In one final strange twist of fate, who should be sitting ringside applauding the destruction before him? Gennady Golovkin. It’s a funny old sport.
RICO BEWARE
There were many of us who gave Rico Verhoeven absolutely no chance against Oleksandr Usyk this past weekend – but we should have known better.
With the benefit of hindsight, the parallels between this fight and the one between Tyson Fury and Francis Ngannou in October 2023 were there for all to see, and look what happened there.
Fury was fortunate to claim a split decision that night after climbing off the canvas in the third round as the highly motivated Ngannou stunned everyone with his performance. Verhoeven was not afforded the chance to hear the judges scorecards but they may well have been much the same for him, too.

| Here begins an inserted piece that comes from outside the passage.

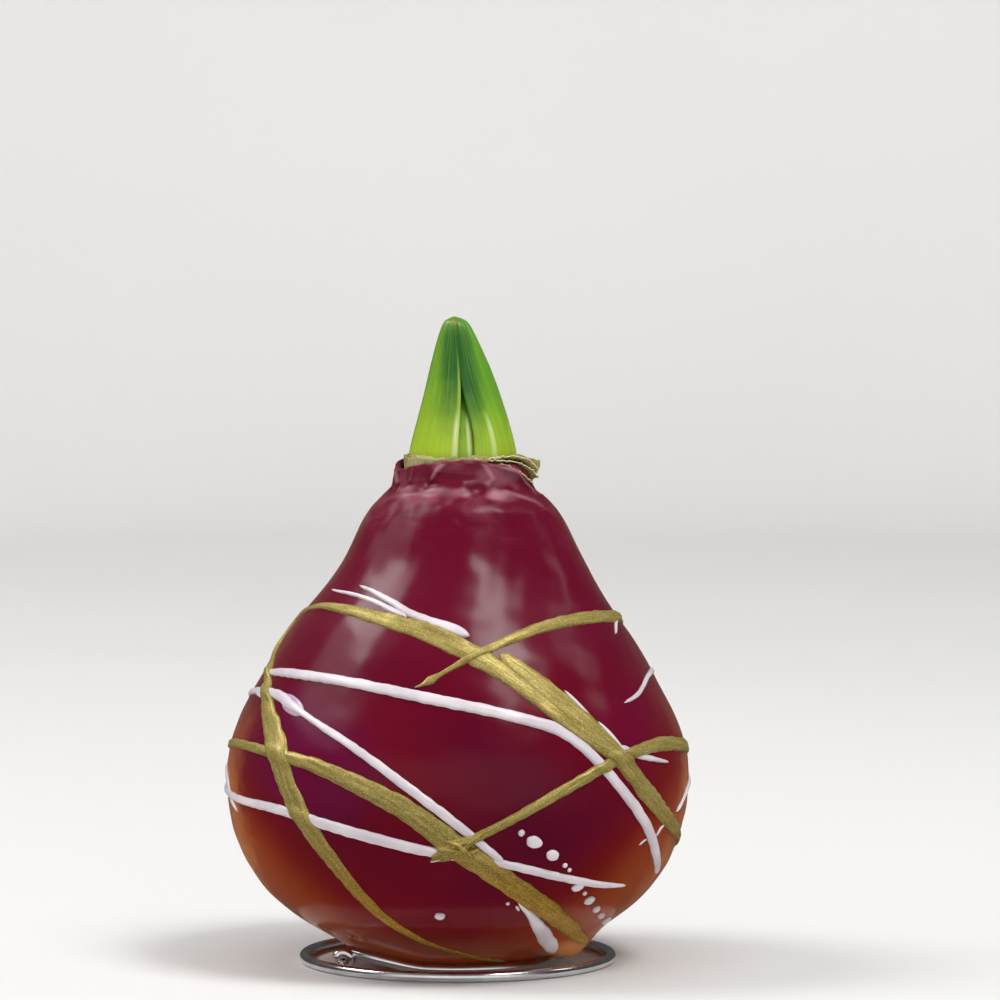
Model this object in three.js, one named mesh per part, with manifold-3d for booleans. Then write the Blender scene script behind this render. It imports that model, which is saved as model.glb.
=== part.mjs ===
// An amaryllis bulb dipped in dark red wax and drizzled with gold and white wax.
// A short shoot of leaves stands in its papery neck, and a bright wire foot carries it.
// Millimetres, +Z up. The front is -Y, and the origin is on the table under the bulb.
// Angles are in degrees round the bulb's axis: 0 is the front, 90 is the right side.

import * as THREE from 'three';
import { LoftGeometry } from 'three/addons/geometries/LoftGeometry.js';
import { mergeVertices } from 'three/addons/utils/BufferGeometryUtils.js';
import Module from 'manifold-3d';

// ---- Driving dimensions ----

const GAP = 0.3; // clearance between pieces that touch

// Wax coat
const WAX_BOTTOM = 0.7; // the flat spot, just above the table
const COLLAR_FOOT = 97.6; // the narrow pleated collar starts here
const WAX_TOP = 104.6; // rim round the neck
// Outline of the wax, [height, radius].
// The widest part is 96 across, which is a bulb of 28 to 30 cm girth with its wax on.
const WAX_OUTLINE = [
  [WAX_BOTTOM, 17], [1.6, 19.5], [3, 22], [5.4, 25.8], [9.7, 33], [13.8, 38.1], [17.8, 41.6],
  [22, 44.2], [28, 46.6], [34, 47.7], [40, 48], [46, 47.2], [52, 44.9], [60, 40.7],
  [68, 36], [76, 29.9], [84, 24.8], [92, 20.8], [96.3, 17.6], [98.6, 14.9], [WAX_TOP, 13.5],
];
const WAX_WALL = 2;
const WAX_SIDES = 48;
const NECK_LEAN = { across: 1.2, from: 70, to: 84 }; // to the right, between two heights
const LOBE = { angle: 54, height: 6.8, drop: 3.4, spread: 17, depth: 2 };
const RIM_DIP = { angle: 88, depth: 5.3, spread: 20 };

// Unevenness, as waves round the bulb: [waves in a turn, size, start angle].
const SHOULDER = { height: 80, reach: 14, flutes: [[5, 0.45, 23], [3, 0.3, 115]] };
const COLLAR_PLEATS = [[9, 0.3, 74], [14, 0.2, 0]];
const PLEAT_SIZE = 0.5; // the pleats together
const RIM_WAVES = [[3, 0.4, 0]];
const RAGGED_EDGE = [[7, 0.35, -90], [13, 0.25, -50]];

// Bulb, with its papery neck
const BULB_SIDES = 36;
const TUNIC_TOP = 105.7; // ragged edge of the papery neck
const TUNIC_RADIUS = 12.3;
const TUNIC_WALL = 0.9;
const TUNIC_OUTLINE = [[97.8, 12], [99.6, 12], [102.6, 12.2], [TUNIC_TOP, TUNIC_RADIUS]];
const TUNIC_FOLD = { angle: 86, out: 3.6, down: 0.9, spread: 22 };
const POCKET_FLOOR = 97.5; // the leaves stand in a pocket of the neck

// Leaves
const LEAF_FOOT = POCKET_FLOOR + GAP;
const SHOOT_TOP = 134.3;
const LEAF_THICKNESS = 2.6; // at the leaf's back
const LEAF_MARGIN = 0.9; // at the leaf's edge
// The shoot's outline, [height, half width], and how far its middle lies right of the axis.
const SHOOT_OUTLINE = [
  [LEAF_FOOT, 10.4], [103, 11], [106.4, 11], [112, 9.7], [117.7, 8.1], [123.3, 6.4],
  [127.5, 4.9], [131.6, 3.3], [133.4, 2.3], [SHOOT_TOP, 1.3],
];
const SHOOT_MIDDLE = [[LEAF_FOOT, 1.15], [108, 1.05], [123, 0.6], [SHOOT_TOP, -0.4]];
const SHOOT_DEPTH = 0.9; // depth of the shoot as a share of its width
// Each leaf keeps back from the slit at the front, which closes at a given height.
const LEFT_LEAF = { side: -1, top: SHOOT_TOP, keptBack: 0.9, slitTop: 120 };
const RIGHT_LEAF = { side: 1, top: 133.8, keptBack: 2.9, slitTop: 124 };
const SLIT_TAPER = 16; // height over which the slit closes
const INNER_LEAF_TOP = 124;

// Drizzle
const GOLD_HEIGHT = 1.1;
const WHITE_HEIGHT = 0.8;
const DROP_HEIGHT = 0.8;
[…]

But the Dutchman should also beware of the next chapter in Ngannou’s story.
Within five months of that effort against Fury, he was given the chance to face another of the division’s leading lights in Anthony Joshua. This time however, the Brit was well aware of the threat and Ngannou’s element of surprise had disappeared completely. Joshua walked him down and knocked him out.
Now Verhoeven will have the same problem; nobody will take him lightly ever again and his next opponent will not be arriving for a novelty fight but to prove a point.